> EXERCISE AIM
Below is a listing; copy all of it exactly.

> MATERIAL
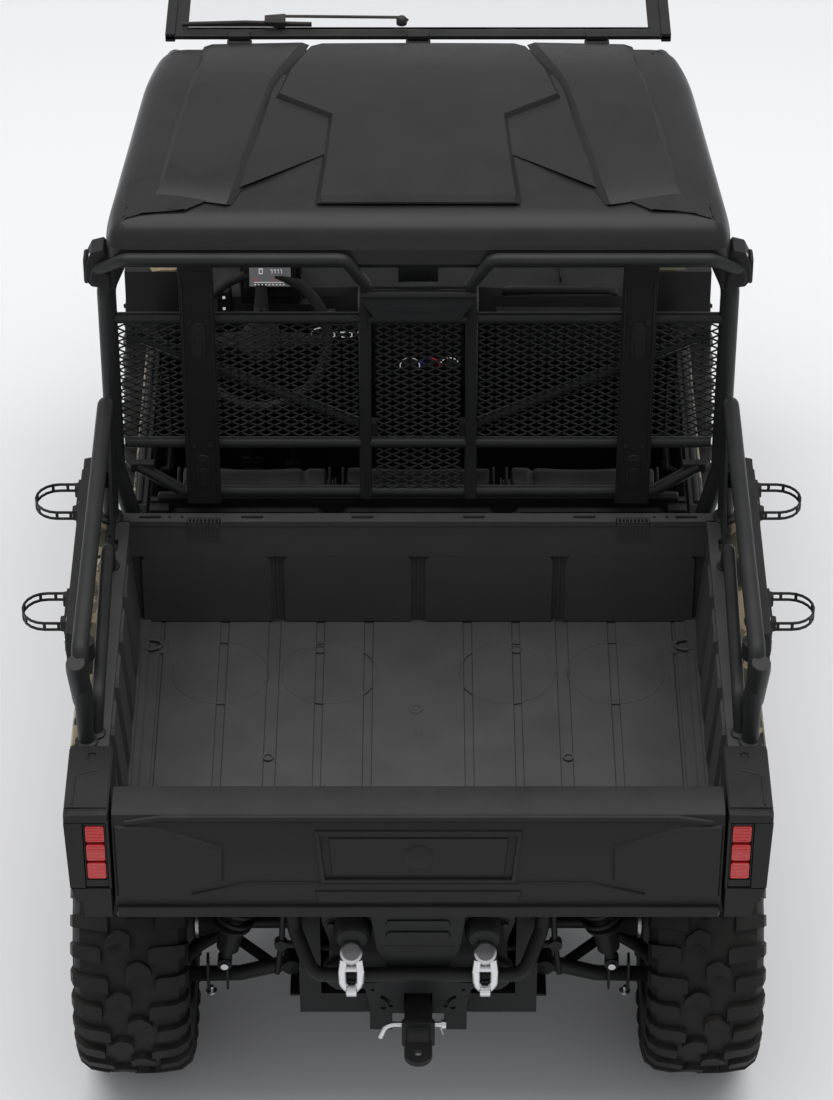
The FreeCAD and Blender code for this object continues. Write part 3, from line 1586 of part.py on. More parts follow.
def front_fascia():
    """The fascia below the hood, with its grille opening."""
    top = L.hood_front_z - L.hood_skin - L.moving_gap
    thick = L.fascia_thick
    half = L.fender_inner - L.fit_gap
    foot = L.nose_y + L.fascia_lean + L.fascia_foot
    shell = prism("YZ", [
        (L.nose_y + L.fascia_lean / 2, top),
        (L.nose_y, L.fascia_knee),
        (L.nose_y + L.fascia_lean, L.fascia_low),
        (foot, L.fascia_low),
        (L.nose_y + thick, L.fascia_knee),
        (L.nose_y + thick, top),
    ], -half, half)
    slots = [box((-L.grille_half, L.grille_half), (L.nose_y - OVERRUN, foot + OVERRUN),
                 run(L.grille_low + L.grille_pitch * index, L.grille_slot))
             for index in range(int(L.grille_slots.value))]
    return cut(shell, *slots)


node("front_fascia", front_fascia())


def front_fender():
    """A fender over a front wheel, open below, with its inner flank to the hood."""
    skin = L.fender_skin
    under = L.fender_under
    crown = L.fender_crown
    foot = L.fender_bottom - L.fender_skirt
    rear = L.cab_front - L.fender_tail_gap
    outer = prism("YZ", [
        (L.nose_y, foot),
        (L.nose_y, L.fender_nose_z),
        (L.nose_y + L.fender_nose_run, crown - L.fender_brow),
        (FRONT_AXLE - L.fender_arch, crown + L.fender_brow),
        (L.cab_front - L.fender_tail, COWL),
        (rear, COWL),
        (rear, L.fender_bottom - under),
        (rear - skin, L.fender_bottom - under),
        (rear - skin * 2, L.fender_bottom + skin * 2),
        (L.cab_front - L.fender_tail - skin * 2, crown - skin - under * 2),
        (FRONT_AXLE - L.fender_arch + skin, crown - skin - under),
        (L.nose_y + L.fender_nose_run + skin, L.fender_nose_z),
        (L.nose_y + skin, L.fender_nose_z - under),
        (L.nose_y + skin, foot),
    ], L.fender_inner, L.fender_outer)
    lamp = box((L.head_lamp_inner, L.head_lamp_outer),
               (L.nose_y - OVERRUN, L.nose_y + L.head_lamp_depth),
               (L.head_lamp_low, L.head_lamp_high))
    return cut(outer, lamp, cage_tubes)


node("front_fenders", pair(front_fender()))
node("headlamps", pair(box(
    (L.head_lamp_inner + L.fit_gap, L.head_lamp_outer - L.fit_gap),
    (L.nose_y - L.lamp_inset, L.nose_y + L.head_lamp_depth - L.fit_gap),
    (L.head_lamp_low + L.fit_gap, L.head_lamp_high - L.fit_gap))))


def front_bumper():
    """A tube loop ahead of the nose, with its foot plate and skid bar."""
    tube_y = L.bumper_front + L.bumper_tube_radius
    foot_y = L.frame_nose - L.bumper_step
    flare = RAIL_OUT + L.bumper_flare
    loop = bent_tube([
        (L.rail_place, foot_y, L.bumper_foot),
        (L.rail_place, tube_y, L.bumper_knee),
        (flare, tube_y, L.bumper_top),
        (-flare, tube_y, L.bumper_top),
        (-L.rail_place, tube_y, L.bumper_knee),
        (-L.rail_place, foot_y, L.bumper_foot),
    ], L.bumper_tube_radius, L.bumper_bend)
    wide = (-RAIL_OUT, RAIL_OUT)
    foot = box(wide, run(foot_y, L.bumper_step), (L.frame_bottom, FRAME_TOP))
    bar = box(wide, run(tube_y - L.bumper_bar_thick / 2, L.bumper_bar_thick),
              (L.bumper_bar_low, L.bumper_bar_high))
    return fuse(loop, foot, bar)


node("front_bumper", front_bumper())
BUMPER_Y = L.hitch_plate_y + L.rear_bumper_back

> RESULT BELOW
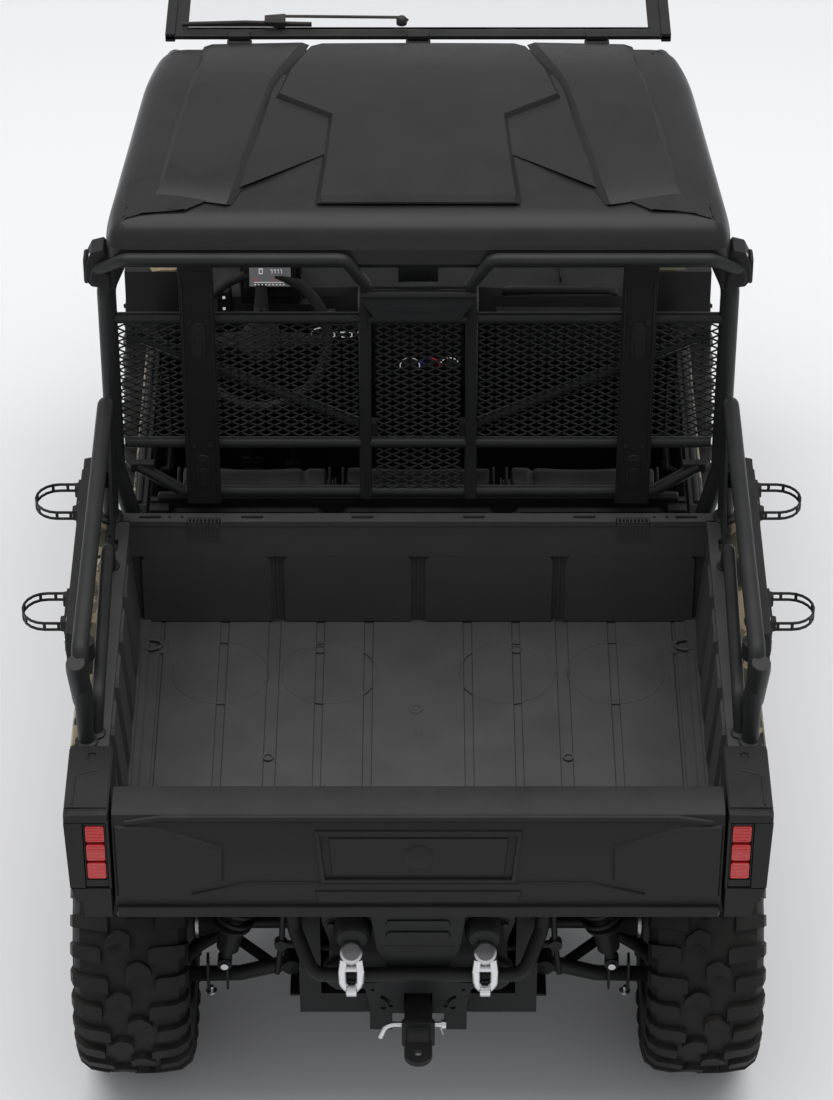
The FreeCAD and Blender code for this object continues. Write part 3, from line 1586 of part.py on. More parts follow.
def front_fascia():
    """The fascia below the hood, with its grille opening."""
    top = L.hood_front_z - L.hood_skin - L.moving_gap
    thick = L.fascia_thick
    half = L.fender_inner - L.fit_gap
    foot = L.nose_y + L.fascia_lean + L.fascia_foot
    shell = prism("YZ", [
        (L.nose_y + L.fascia_lean / 2, top),
        (L.nose_y, L.fascia_knee),
        (L.nose_y + L.fascia_lean, L.fascia_low),
        (foot, L.fascia_low),
        (L.nose_y + thick, L.fascia_knee),
        (L.nose_y + thick, top),
    ], -half, half)
    slots = [box((-L.grille_half, L.grille_half), (L.nose_y - OVERRUN, foot + OVERRUN),
                 run(L.grille_low + L.grille_pitch * index, L.grille_slot))
             for index in range(int(L.grille_slots.value))]
    return cut(shell, *slots)


node("front_fascia", front_fascia())


def front_fender():
    """A fender over a front wheel, open below, with its inner flank to the hood."""
    skin = L.fender_skin
    under = L.fender_under
    crown = L.fender_crown
    foot = L.fender_bottom - L.fender_skirt
    rear = L.cab_front - L.fender_tail_gap
    outer = prism("YZ", [
        (L.nose_y, foot),
        (L.nose_y, L.fender_nose_z),
        (L.nose_y + L.fender_nose_run, crown - L.fender_brow),
        (FRONT_AXLE - L.fender_arch, crown + L.fender_brow),
        (L.cab_front - L.fender_tail, COWL),
        (rear, COWL),
        (rear, L.fender_bottom - under),
        (rear - skin, L.fender_bottom - under),
        (rear - skin * 2, L.fender_bottom + skin * 2),
        (L.cab_front - L.fender_tail - skin * 2, crown - skin - under * 2),
        (FRONT_AXLE - L.fender_arch + skin, crown - skin - under),
        (L.nose_y + L.fender_nose_run + skin, L.fender_nose_z),
        (L.nose_y + skin, L.fender_nose_z - under),
        (L.nose_y + skin, foot),
    ], L.fender_inner, L.fender_outer)
    lamp = box((L.head_lamp_inner, L.head_lamp_outer),
               (L.nose_y - OVERRUN, L.nose_y + L.head_lamp_depth),
               (L.head_lamp_low, L.head_lamp_high))
    return cut(outer, lamp, cage_tubes)


node("front_fenders", pair(front_fender()))
node("headlamps", pair(box(
    (L.head_lamp_inner + L.fit_gap, L.head_lamp_outer - L.fit_gap),
    (L.nose_y - L.lamp_inset, L.nose_y + L.head_lamp_depth - L.fit_gap),
    (L.head_lamp_low + L.fit_gap, L.head_lamp_high - L.fit_gap))))


def front_bumper():
    """A tube loop ahead of the nose, with its foot plate and skid bar."""
    tube_y = L.bumper_front + L.bumper_tube_radius
    foot_y = L.frame_nose - L.bumper_step
    flare = RAIL_OUT + L.bumper_flare
    loop = bent_tube([
        (L.rail_place, foot_y, L.bumper_foot),
        (L.rail_place, tube_y, L.bumper_knee),
        (flare, tube_y, L.bumper_top),
        (-flare, tube_y, L.bumper_top),
        (-L.rail_place, tube_y, L.bumper_knee),
        (-L.rail_place, foot_y, L.bumper_foot),
    ], L.bumper_tube_radius, L.bumper_bend)
    wide = (-RAIL_OUT, RAIL_OUT)
    foot = box(wide, run(foot_y, L.bumper_step), (L.frame_bottom, FRAME_TOP))
    bar = box(wide, run(tube_y - L.bumper_bar_thick / 2, L.bumper_bar_thick),
              (L.bumper_bar_low, L.bumper_bar_high))
    return fuse(loop, foot, bar)


node("front_bumper", front_bumper())
BUMPER_Y = L.hitch_plate_y + L.rear_bumper_back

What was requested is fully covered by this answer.